### WHAT THE TASK ASKS
Starting with the line that contains "Write the OpenSCAD" and stopping after the line that contains "back_r = 3.2; // [2.6:0.1:3.6]", output every line exactly as it stands.

### AVAILABLE RECORDS
/---
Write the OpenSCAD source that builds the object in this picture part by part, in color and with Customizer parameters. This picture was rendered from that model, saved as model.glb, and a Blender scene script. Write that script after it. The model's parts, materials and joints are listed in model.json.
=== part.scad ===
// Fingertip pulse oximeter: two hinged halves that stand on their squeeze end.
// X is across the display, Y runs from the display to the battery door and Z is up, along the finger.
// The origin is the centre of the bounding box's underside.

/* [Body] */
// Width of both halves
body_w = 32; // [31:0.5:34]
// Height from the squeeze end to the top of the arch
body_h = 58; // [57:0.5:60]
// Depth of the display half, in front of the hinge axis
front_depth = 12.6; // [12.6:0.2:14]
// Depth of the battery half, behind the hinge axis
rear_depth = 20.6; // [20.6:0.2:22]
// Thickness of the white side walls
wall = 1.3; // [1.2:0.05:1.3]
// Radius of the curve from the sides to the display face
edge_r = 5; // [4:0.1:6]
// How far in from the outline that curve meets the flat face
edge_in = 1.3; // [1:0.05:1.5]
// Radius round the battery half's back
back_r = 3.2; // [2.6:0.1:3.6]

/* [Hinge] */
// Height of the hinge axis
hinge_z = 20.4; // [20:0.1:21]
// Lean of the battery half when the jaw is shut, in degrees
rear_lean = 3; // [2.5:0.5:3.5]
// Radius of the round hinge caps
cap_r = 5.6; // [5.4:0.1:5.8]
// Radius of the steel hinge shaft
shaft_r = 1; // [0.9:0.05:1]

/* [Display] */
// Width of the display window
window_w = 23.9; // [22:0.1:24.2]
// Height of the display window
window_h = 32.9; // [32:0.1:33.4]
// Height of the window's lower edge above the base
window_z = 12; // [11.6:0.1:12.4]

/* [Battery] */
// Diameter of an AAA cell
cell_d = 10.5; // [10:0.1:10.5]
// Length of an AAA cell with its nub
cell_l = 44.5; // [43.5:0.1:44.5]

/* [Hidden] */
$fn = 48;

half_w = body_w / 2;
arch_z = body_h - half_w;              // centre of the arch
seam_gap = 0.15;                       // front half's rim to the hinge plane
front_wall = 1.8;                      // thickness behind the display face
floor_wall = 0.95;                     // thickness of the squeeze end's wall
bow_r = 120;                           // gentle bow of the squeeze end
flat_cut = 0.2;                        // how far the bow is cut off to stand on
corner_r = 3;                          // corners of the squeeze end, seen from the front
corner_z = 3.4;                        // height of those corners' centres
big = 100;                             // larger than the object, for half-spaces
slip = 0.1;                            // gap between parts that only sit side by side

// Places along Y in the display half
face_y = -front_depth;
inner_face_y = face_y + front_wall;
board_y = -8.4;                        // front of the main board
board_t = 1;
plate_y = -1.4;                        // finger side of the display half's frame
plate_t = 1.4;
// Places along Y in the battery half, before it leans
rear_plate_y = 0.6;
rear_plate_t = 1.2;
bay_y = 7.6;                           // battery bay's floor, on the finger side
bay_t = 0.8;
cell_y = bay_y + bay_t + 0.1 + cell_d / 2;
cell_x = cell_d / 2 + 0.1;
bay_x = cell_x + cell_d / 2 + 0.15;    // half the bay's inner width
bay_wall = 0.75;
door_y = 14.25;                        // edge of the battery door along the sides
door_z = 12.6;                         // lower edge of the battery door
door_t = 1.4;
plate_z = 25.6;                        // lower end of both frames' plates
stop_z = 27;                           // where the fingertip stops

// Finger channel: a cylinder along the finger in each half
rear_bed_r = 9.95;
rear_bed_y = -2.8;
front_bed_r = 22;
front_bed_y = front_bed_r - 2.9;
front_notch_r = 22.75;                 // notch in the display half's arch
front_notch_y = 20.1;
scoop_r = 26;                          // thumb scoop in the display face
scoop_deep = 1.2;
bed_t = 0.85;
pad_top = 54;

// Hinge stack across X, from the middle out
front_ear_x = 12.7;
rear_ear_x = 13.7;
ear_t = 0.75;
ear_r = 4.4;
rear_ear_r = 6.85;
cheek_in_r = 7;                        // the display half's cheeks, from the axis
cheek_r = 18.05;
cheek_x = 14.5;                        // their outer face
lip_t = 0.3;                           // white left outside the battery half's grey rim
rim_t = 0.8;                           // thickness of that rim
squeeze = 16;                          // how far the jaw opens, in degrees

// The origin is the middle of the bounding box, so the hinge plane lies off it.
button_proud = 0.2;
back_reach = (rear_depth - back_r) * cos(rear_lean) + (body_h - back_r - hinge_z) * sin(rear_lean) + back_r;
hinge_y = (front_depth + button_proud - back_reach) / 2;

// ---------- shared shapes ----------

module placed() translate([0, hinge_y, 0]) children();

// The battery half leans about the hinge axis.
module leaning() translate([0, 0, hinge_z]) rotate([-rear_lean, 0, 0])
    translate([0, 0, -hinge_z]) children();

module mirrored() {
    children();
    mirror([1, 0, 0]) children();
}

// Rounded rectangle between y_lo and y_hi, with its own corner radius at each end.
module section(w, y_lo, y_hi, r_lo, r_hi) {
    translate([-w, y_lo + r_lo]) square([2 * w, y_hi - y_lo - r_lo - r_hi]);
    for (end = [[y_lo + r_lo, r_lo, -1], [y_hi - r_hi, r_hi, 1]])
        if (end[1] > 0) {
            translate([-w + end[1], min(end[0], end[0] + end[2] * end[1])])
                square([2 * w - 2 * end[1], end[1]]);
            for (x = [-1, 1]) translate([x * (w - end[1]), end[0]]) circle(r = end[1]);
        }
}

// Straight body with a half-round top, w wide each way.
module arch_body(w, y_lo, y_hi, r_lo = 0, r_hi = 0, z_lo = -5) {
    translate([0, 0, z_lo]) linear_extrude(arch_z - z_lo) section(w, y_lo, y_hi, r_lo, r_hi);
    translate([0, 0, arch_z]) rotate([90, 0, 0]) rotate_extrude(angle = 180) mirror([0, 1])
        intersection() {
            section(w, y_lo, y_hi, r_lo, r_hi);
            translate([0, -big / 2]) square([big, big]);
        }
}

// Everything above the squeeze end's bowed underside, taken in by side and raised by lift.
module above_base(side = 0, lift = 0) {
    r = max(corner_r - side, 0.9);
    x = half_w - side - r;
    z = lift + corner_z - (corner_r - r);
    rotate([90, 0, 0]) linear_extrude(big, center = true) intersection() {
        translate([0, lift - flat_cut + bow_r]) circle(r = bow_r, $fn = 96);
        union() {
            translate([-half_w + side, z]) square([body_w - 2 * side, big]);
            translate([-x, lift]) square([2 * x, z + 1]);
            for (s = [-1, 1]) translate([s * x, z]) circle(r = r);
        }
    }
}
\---
/---
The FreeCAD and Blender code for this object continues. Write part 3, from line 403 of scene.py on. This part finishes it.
\---
### EXERCISE ANSWER
Write the OpenSCAD source that builds the object in this picture part by part, in color and with Customizer parameters. This picture was rendered from that model, saved as model.glb, and a Blender scene script. Write that script after it. The model's parts, materials and joints are listed in model.json.
=== part.scad ===
// Fingertip pulse oximeter: two hinged halves that stand on their squeeze end.
// X is across the display, Y runs from the display to the battery door and Z is up, along the finger.
// The origin is the centre of the bounding box's underside.

/* [Body] */
// Width of both halves
body_w = 32; // [31:0.5:34]
// Height from the squeeze end to the top of the arch
body_h = 58; // [57:0.5:60]
// Depth of the display half, in front of the hinge axis
front_depth = 12.6; // [12.6:0.2:14]
// Depth of the battery half, behind the hinge axis
rear_depth = 20.6; // [20.6:0.2:22]
// Thickness of the white side walls
wall = 1.3; // [1.2:0.05:1.3]
// Radius of the curve from the sides to the display face
edge_r = 5; // [4:0.1:6]
// How far in from the outline that curve meets the flat face
edge_in = 1.3; // [1:0.05:1.5]
// Radius round the battery half's back
back_r = 3.2; // [2.6:0.1:3.6]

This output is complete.